Este suplemento se escribe mientras en el teléfono de una compañera aparecen intimidaciones, se cierra mientras ella hace la denuncia a la fiscalía que le corresponde porque la voz que busca darle miedo se identifica y le dice: “No te acordás de mí? Si vos me conocés, soy Carlos” y el primer Carlos que se recorta en medio de estos días de furia es Pampillón, el ya célebre matón que exhibió la fuerza de su grupo de neonazis frente a la Catedral de Mar del Plata, los mismos que habían atacado a una activista más temprano, en la calle y cerca de la plaza Mitre, esa plaza que fue feminista durante los días del XXX Encuentro Nacional de Mujeres que terminó el lunes pasado. Mientras escribimos, todas las que aquí estamos, después de haber vuelto de esa ciudad al costado del mar donde nos desbordó la ternura que genera encontrarse con otras, escuchar sus voces, compartir sus experiencias, reconocernos en otros ojos, sabernos activas, buscando poder entre todas para sostener nuestras decisiones y nuestra autonomía, todavía se escuchan voces indignadas por las pintadas que “afean” la ciudad y otras más que justifican la represión que el domingo movió la historia de los ENM a gatillazos bajo los caños de metal que apuntaron a las manifestantes. Cuánto tendrán que ver estas voces con las que insisten en reponer la identidad en los genitales, las que se encabritan cuando las corrigen; no, no es un transexual ni un travesti, ¿tan difícil es leer su nombre?
Todo está fresco en la memoria, está escrito en nuestros cuerpos. El miedo por las tres mujeres retenidas dentro de la catedral, los gases que dispersaron la fiesta de las minas que se quieren vivas, que se quieren putas pero de nadie, que se quieren gozosas, deseantes, guerreras. “Creo que resistimos a los gases y las balas porque la noche anterior nos untamos de nuestros sudores y pieles”, escribió alguien en una red social y era cierto que la fiesta del sábado había sido poderosa, arrasadora, tan llena de minas que no había chance de no tocarse con otra. Y disfrutarlo fue parte del Encuentro. Oponer esa fiesta contra el miedo a estos demonios es parte del asunto. Y así, como en ataque de pánico, rezaban los fanáticos católicos frente a las puertas de su templo, como si tuvieran que practicar un exorcismo, como si no supieran cuánto les gusta a las que zarandeaban sus pechos delante de ellos, desafiando el frío con el calor que llevaban dentro, que las traten de brujas, que las entiendan deformes, que no las encorseten en ninguna norma. Sí, somos malas –dicen–. Y podemos ser peores. Porque peor es salirse del guión para quedarse sin líneas y encontrar las palabras al mismo tiempo que se inventa el camino. Sin embargo, no se puede leer la saña más que en el marco de esta oposición. Entre el deseo de ser y reinventarse y el miedo a lo que no se conoce y entonces se lo reprime, se lo vuelve a encajonar a golpes, se lo aprieta hasta la asfixia. O eso intentan. De a una en una, y que sus cuerpos maltratados le hablen a las otras, para que aprendan.

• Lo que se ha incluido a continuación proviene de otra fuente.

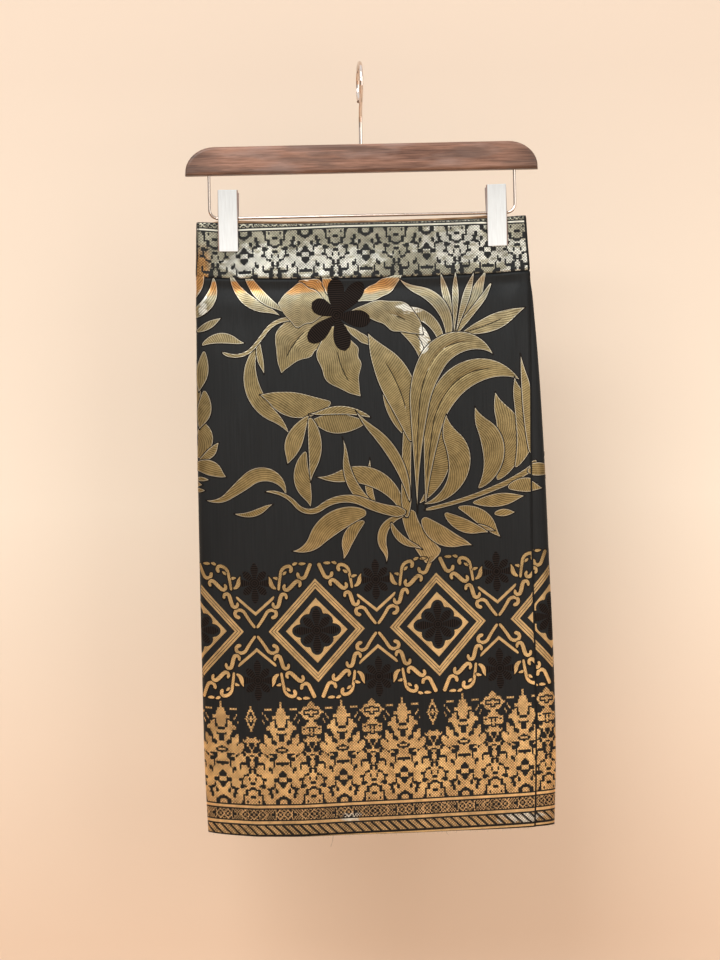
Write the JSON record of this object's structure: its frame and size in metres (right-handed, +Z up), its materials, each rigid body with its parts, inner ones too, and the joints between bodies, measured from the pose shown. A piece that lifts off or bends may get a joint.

Pero no estamos solas, buscamos estrategias comunes, viajamos a Mar del Plata después de juntar dinero todo el año para saber de otras y poner nuestros saberes en común. Viajamos al lugar del país que sea porque esos tres días de Encuentro son una inyección de poder, son una ventana abierta a lo que podemos ser, caminando de un lado al otro a nuestro aire, las gordas, las viejas, las travas, las putas, las niñas, las jóvenes, las que bailan, las que patean la pelota o la tiran dentro del aro, las lesbianas, las tortas, las chongos, las minas, las encuadradas, las anarcas, las organizadas; todas nosotras, las indisciplinadas. Damos miedo, sí. Puede dar miedo incluso frente al espejo. Porque cuando las minas dejan de creer que son débiles y que la fuerza viene del tamaño de sus músculos –que también los tenemos–, todo puede suceder. Puede suceder que se rebelen, que sus noes se escuchen fuertes y claros, que inventen otros mundos, que dibujen otras trayectorias. En eso estamos. El 3 de junio pasado, cuando dijimos Ni Una Menos, hicimos una demostración de fuerza. El disciplinamiento es brutal. Pero ya no hay pasos que dar para atrás si no muchos otros que impriman nuevas y múltiples huellas, con la memoria de estos dolores que hoy nos atraviesan pero con la potencia de sabernos buscando, vivas, libres, autónomas.